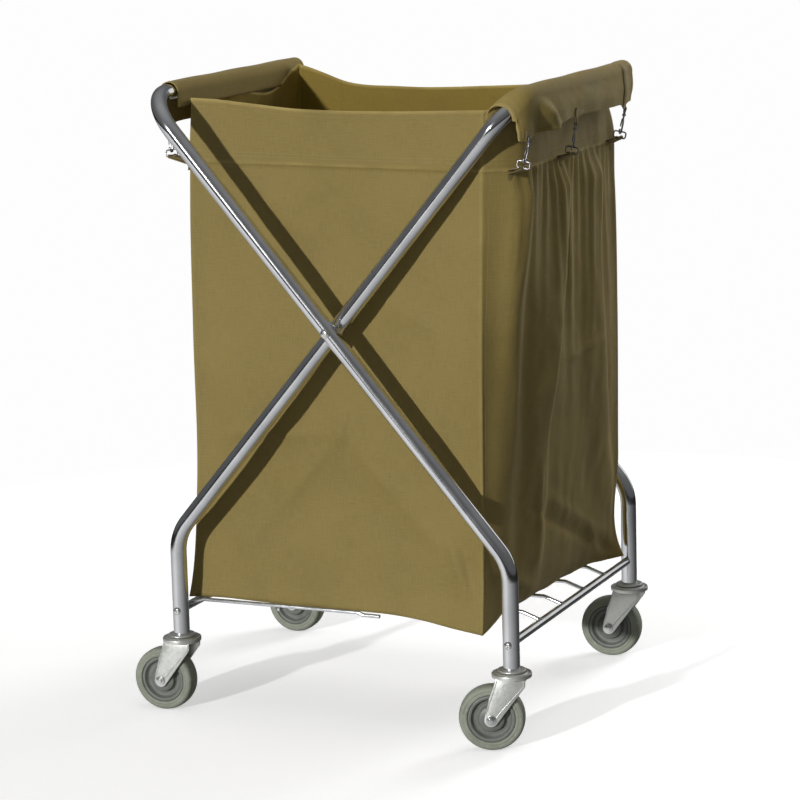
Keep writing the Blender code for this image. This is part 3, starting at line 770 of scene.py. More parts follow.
def gathers(y, z, seed, count, strength):
    """Narrow pleats that start at the hem band and melt away below it."""
    draw = random.Random(seed)
    total = np.zeros_like(y)
    for k in range(count):
        place = -0.205 + 0.41 * (k + 0.5 + draw.uniform(-0.32, 0.32)) / count
        drift = draw.uniform(-0.05, 0.05)
        width = draw.uniform(0.006, 0.011)
        reach = draw.uniform(0.05, 0.22)
        size = draw.uniform(0.5, 1.0) * strength
        below = np.maximum(SEAM_Z - z, 0)
        crest = y - place - drift * below
        spread = width * (1 + 3 * below)
        total += size * np.exp(-below / reach) * ridge(crest, spread, spread)
    return total * (z < SEAM_Z)


def creased(relief, u, v, creases):
    """relief with creases added: each is a height, the crease's two ends, and its width."""
    for height, start, end, width in creases:
        relief = relief + height * pinch(u, v, start, end, width)
    return relief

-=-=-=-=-

STATED PROBLEM
The whole listing above needs to be written out again exactly.

RESPONSE TO THIS TASK
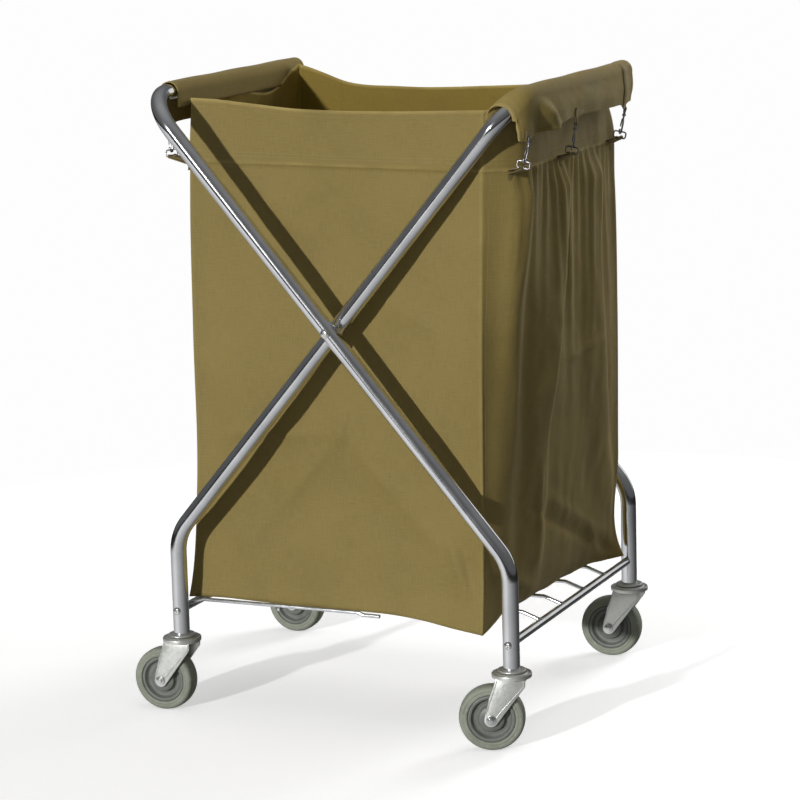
Keep writing the Blender code for this image. This is part 3, starting at line 770 of scene.py. More parts follow.
def gathers(y, z, seed, count, strength):
    """Narrow pleats that start at the hem band and melt away below it."""
    draw = random.Random(seed)
    total = np.zeros_like(y)
    for k in range(count):
        place = -0.205 + 0.41 * (k + 0.5 + draw.uniform(-0.32, 0.32)) / count
        drift = draw.uniform(-0.05, 0.05)
        width = draw.uniform(0.006, 0.011)
        reach = draw.uniform(0.05, 0.22)
        size = draw.uniform(0.5, 1.0) * strength
        below = np.maximum(SEAM_Z - z, 0)
        crest = y - place - drift * below
        spread = width * (1 + 3 * below)
        total += size * np.exp(-below / reach) * ridge(crest, spread, spread)
    return total * (z < SEAM_Z)


def creased(relief, u, v, creases):
    """relief with creases added: each is a height, the crease's two ends, and its width."""
    for height, start, end, width in creases:
        relief = relief + height * pinch(u, v, start, end, width)
    return relief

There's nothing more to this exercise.